■ **The exercise**: Copy out all of the data exactly as it appears.

■ **Supplied data**:
Start

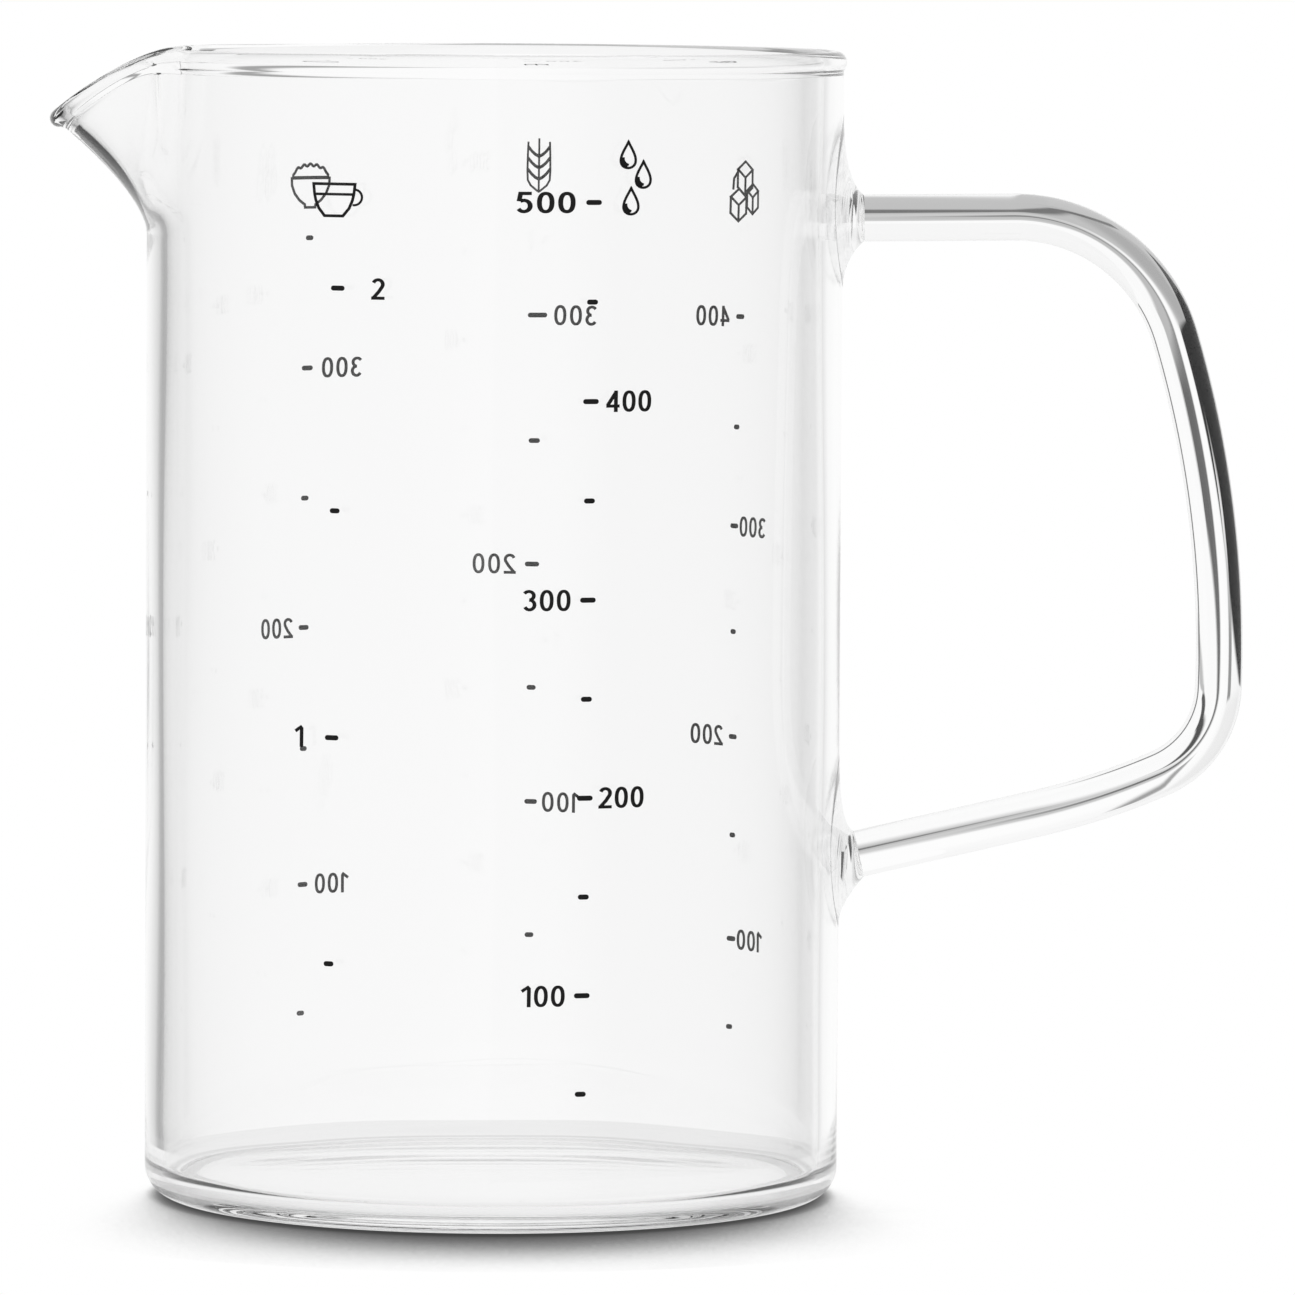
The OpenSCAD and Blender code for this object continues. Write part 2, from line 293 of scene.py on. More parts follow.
def rod_path():
    """Places and headings along the middle of the rod, from the upper weld to the lower one."""
    heading = math.radians(arm_rise)
    place = np.array([jug_r, upper_weld_z])
    along = np.array([math.cos(heading), math.sin(heading)])
    places = [(place + along * s, heading) for s in np.arange(weld_l, upper_arm_l, rod_step)]
    place = place + along * upper_arm_l
    for radius, turn in rod_bends:
        turn = math.radians(turn)
        middle = place + radius * np.array([math.sin(heading), -math.cos(heading)])
        count = max(4, round(radius * turn / rod_step))
        for s in ramp(0, turn, count):
            h = heading - s
            places.append((middle + radius * np.array([-math.sin(h), math.cos(h)]), h))
        heading -= turn
        place = middle + radius * np.array([-math.sin(heading), math.cos(heading)])
    along = np.array([math.cos(heading), math.sin(heading)])
    last_l = (jug_r - place[0]) / along[0]
    for s in np.linspace(0, last_l - weld_l, 20):
        places.append((place + along * s, heading))
    foot = place + along * last_l
    return places, foot, heading


def rod_ring(place, heading, angles, radius):
    """A ring square to the rod. Angle 0 points to the camera's far side, 90 degrees up."""
    across = np.array([-math.sin(heading), math.cos(heading)])
    x = place[0] + radius * np.sin(angles) * across[0]
    z = place[1] + radius * np.sin(angles) * across[1]
    return np.stack([x, radius * np.cos(angles), z], -1)


rod_glass = clear_glass("rod_glass", (90, 90, 90))
places, rod_foot, last_heading = rod_path()
rod_angles = np.linspace(0, 2 * np.pi, 64, endpoint=False)


def swept(name, rings, caps, material):
    """A closed skin over a row of rings of equal size, each end closed by a fan."""
    size = len(rings[0])
    points = [p for ring in rings for p in ring]
    faces = []
    for j in range(len(rings) - 1):
        for i in range(size):
            k = (i + 1) % size
            faces.append((j * size + i, j * size + k, (j + 1) * size + k, (j + 1) * size + i))
    for end, flip, hub_place in zip((0, len(rings) - 1), (False, True), caps):
        points.append(hub_place)
        hub = len(points) - 1
        for i in range(size):
            a, b = end * size + i, end * size + (i + 1) % size
            faces.append((hub, a, b) if flip else (hub, b, a))
    return make_mesh(name, points, faces, material)


def flat_3d(place):
    return np.array([place[0], 0, place[1]])


rod = swept("glass_handle", [rod_ring(p, h, rod_angles, rod_r) for p, h in places],
            (flat_3d(places[0][0]), flat_3d(places[-1][0])), rod_glass)
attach(rod, "root")
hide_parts("handle_rod")

# The welds: at each end of the rod a gather of soft glass spreads over the wall in a
# trumpet and pulls the wall a little with it, then narrows to the rod in a soft collar.
trumpet_power = 1.35
seam = 0.02 * MM
turn_power = 1.5
flare_r = 10 * MM
flare_lift = 2 * MM
weld_low, weld_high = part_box("lower_weld")
lower_weld_z = (weld_low.z + weld_high.z) / 2 - flare_lift


def foot_outline(weld_z):
    """The outline of a weld's foot on the wall, along it and up it."""
    angle = np.radians(np.linspace(-135, 225, 97)[:-1])
    return np.array([0, weld_z + flare_lift]) + flare_r * np.stack([np.cos(angle), np.sin(angle)], -1)


def trumpet(radius, outer):
    """How far along its way out the weld is at a radius: 0 on the foot's edge, 1 on the rod."""
    share = (radius - rod_r) / (outer - rod_r)
    return (rod_r / radius) ** trumpet_power * (1 - share ** 2) ** 2


def weld_rings(weld_z, heading, outline):
    """Rings from the foot's outline on the wall to the end of the rod."""
    along = np.array([math.cos(heading), math.sin(heading)])
    across = np.array([-math.sin(heading), math.cos(heading)])
    offset = outline - np.array([0, weld_z])
    outer = np.hypot(offset[:, 0], offset[:, 1])
    way = offset / outer[:, None]
    rings = []
    for share in np.linspace(0, 1, 36):
        radius = outer + (rod_r - outer) * share
        away = trumpet(radius, outer)
        lift = seam + (weld_l - 2 * seam) * away
        y, up = way[:, 0] * radius, way[:, 1] * radius
        turn = 180 + np.degrees(y / jug_r)
        on_wall = in_space(turn, jug_r + outer_wave(turn, weld_z + up), weld_z + up)
        on_wall[:, 0] += lift
        on_rod = np.stack([jug_r + along[0] * lift + across[0] * up, y,
                           weld_z + along[1] * lift + across[1] * up], -1)
        rings.append(on_wall + (on_rod - on_wall) * (away ** turn_power)[:, None])
    return rings


def build_weld(name, weld_z, heading, outline):
    rings = weld_rings(weld_z, heading, outline)
    reach = weld_l - seam
    end = np.array([jug_r + math.cos(heading) * reach, 0, weld_z + math.sin(heading) * reach])
    # The face on the wall follows it, ring by ring
    middle = np.array([0, weld_z + flare_lift])
    under = []
    for share in np.linspace(0.08, 0.92, 11):
        ring = middle + (outline - middle) * share
        turn = 180 + np.degrees(ring[:, 0] / jug_r)
        under.append(in_space(turn, jug_r + outer_wave(turn, ring[:, 1]), ring[:, 1]))
    hub = in_space(180, jug_r + outer_wave(180, middle[1]), middle[1])
    for ring in under + [hub[None, :]]:
        ring[:, 0] += seam
    return swept(name, under + rings, (hub, end), rod_glass)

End

■ **Full response**:
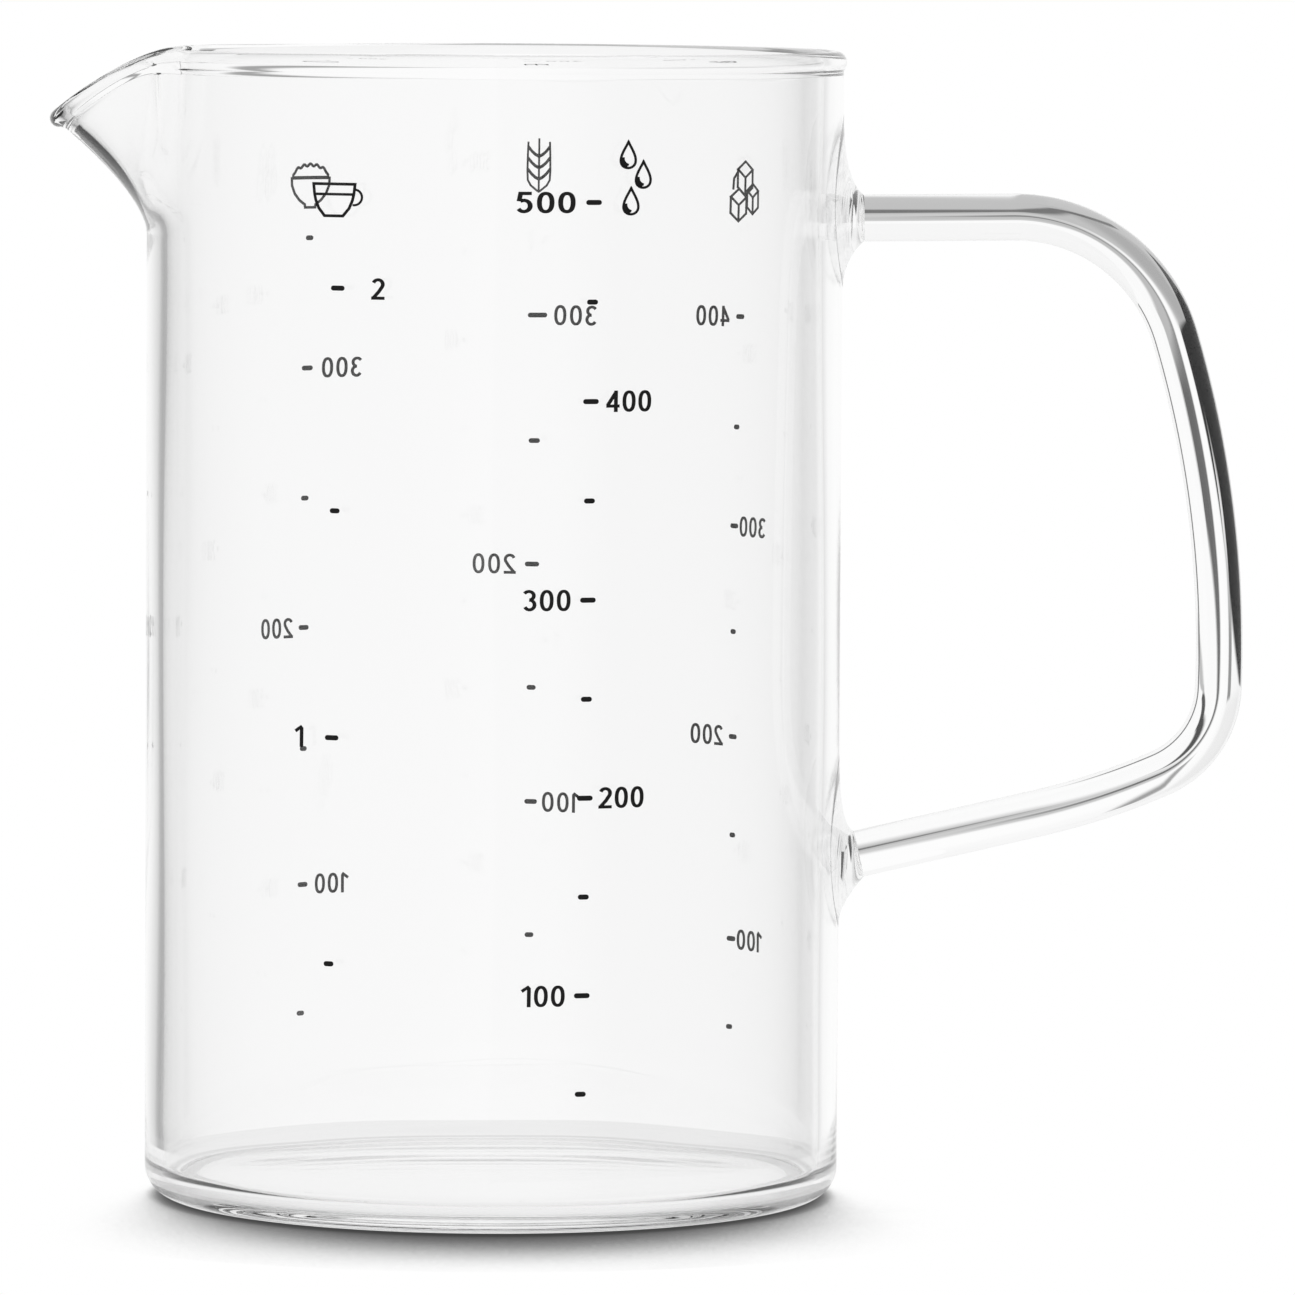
The OpenSCAD and Blender code for this object continues. Write part 2, from line 293 of scene.py on. More parts follow.
def rod_path():
    """Places and headings along the middle of the rod, from the upper weld to the lower one."""
    heading = math.radians(arm_rise)
    place = np.array([jug_r, upper_weld_z])
    along = np.array([math.cos(heading), math.sin(heading)])
    places = [(place + along * s, heading) for s in np.arange(weld_l, upper_arm_l, rod_step)]
    place = place + along * upper_arm_l
    for radius, turn in rod_bends:
        turn = math.radians(turn)
        middle = place + radius * np.array([math.sin(heading), -math.cos(heading)])
        count = max(4, round(radius * turn / rod_step))
        for s in ramp(0, turn, count):
            h = heading - s
            places.append((middle + radius * np.array([-math.sin(h), math.cos(h)]), h))
        heading -= turn
        place = middle + radius * np.array([-math.sin(heading), math.cos(heading)])
    along = np.array([math.cos(heading), math.sin(heading)])
    last_l = (jug_r - place[0]) / along[0]
    for s in np.linspace(0, last_l - weld_l, 20):
        places.append((place + along * s, heading))
    foot = place + along * last_l
    return places, foot, heading


def rod_ring(place, heading, angles, radius):
    """A ring square to the rod. Angle 0 points to the camera's far side, 90 degrees up."""
    across = np.array([-math.sin(heading), math.cos(heading)])
    x = place[0] + radius * np.sin(angles) * across[0]
    z = place[1] + radius * np.sin(angles) * across[1]
    return np.stack([x, radius * np.cos(angles), z], -1)


rod_glass = clear_glass("rod_glass", (90, 90, 90))
places, rod_foot, last_heading = rod_path()
rod_angles = np.linspace(0, 2 * np.pi, 64, endpoint=False)


def swept(name, rings, caps, material):
    """A closed skin over a row of rings of equal size, each end closed by a fan."""
    size = len(rings[0])
    points = [p for ring in rings for p in ring]
    faces = []
    for j in range(len(rings) - 1):
        for i in range(size):
            k = (i + 1) % size
            faces.append((j * size + i, j * size + k, (j + 1) * size + k, (j + 1) * size + i))
    for end, flip, hub_place in zip((0, len(rings) - 1), (False, True), caps):
        points.append(hub_place)
        hub = len(points) - 1
        for i in range(size):
            a, b = end * size + i, end * size + (i + 1) % size
            faces.append((hub, a, b) if flip else (hub, b, a))
    return make_mesh(name, points, faces, material)


def flat_3d(place):
    return np.array([place[0], 0, place[1]])


rod = swept("glass_handle", [rod_ring(p, h, rod_angles, rod_r) for p, h in places],
            (flat_3d(places[0][0]), flat_3d(places[-1][0])), rod_glass)
attach(rod, "root")
hide_parts("handle_rod")

# The welds: at each end of the rod a gather of soft glass spreads over the wall in a
# trumpet and pulls the wall a little with it, then narrows to the rod in a soft collar.
trumpet_power = 1.35
seam = 0.02 * MM
turn_power = 1.5
flare_r = 10 * MM
flare_lift = 2 * MM
weld_low, weld_high = part_box("lower_weld")
lower_weld_z = (weld_low.z + weld_high.z) / 2 - flare_lift


def foot_outline(weld_z):
    """The outline of a weld's foot on the wall, along it and up it."""
    angle = np.radians(np.linspace(-135, 225, 97)[:-1])
    return np.array([0, weld_z + flare_lift]) + flare_r * np.stack([np.cos(angle), np.sin(angle)], -1)


def trumpet(radius, outer):
    """How far along its way out the weld is at a radius: 0 on the foot's edge, 1 on the rod."""
    share = (radius - rod_r) / (outer - rod_r)
    return (rod_r / radius) ** trumpet_power * (1 - share ** 2) ** 2


def weld_rings(weld_z, heading, outline):
    """Rings from the foot's outline on the wall to the end of the rod."""
    along = np.array([math.cos(heading), math.sin(heading)])
    across = np.array([-math.sin(heading), math.cos(heading)])
    offset = outline - np.array([0, weld_z])
    outer = np.hypot(offset[:, 0], offset[:, 1])
    way = offset / outer[:, None]
    rings = []
    for share in np.linspace(0, 1, 36):
        radius = outer + (rod_r - outer) * share
        away = trumpet(radius, outer)
        lift = seam + (weld_l - 2 * seam) * away
        y, up = way[:, 0] * radius, way[:, 1] * radius
        turn = 180 + np.degrees(y / jug_r)
        on_wall = in_space(turn, jug_r + outer_wave(turn, weld_z + up), weld_z + up)
        on_wall[:, 0] += lift
        on_rod = np.stack([jug_r + along[0] * lift + across[0] * up, y,
                           weld_z + along[1] * lift + across[1] * up], -1)
        rings.append(on_wall + (on_rod - on_wall) * (away ** turn_power)[:, None])
    return rings


def build_weld(name, weld_z, heading, outline):
    rings = weld_rings(weld_z, heading, outline)
    reach = weld_l - seam
    end = np.array([jug_r + math.cos(heading) * reach, 0, weld_z + math.sin(heading) * reach])
    # The face on the wall follows it, ring by ring
    middle = np.array([0, weld_z + flare_lift])
    under = []
    for share in np.linspace(0.08, 0.92, 11):
        ring = middle + (outline - middle) * share
        turn = 180 + np.degrees(ring[:, 0] / jug_r)
        under.append(in_space(turn, jug_r + outer_wave(turn, ring[:, 1]), ring[:, 1]))
    hub = in_space(180, jug_r + outer_wave(180, middle[1]), middle[1])
    for ring in under + [hub[None, :]]:
        ring[:, 0] += seam
    return swept(name, under + rings, (hub, end), rod_glass)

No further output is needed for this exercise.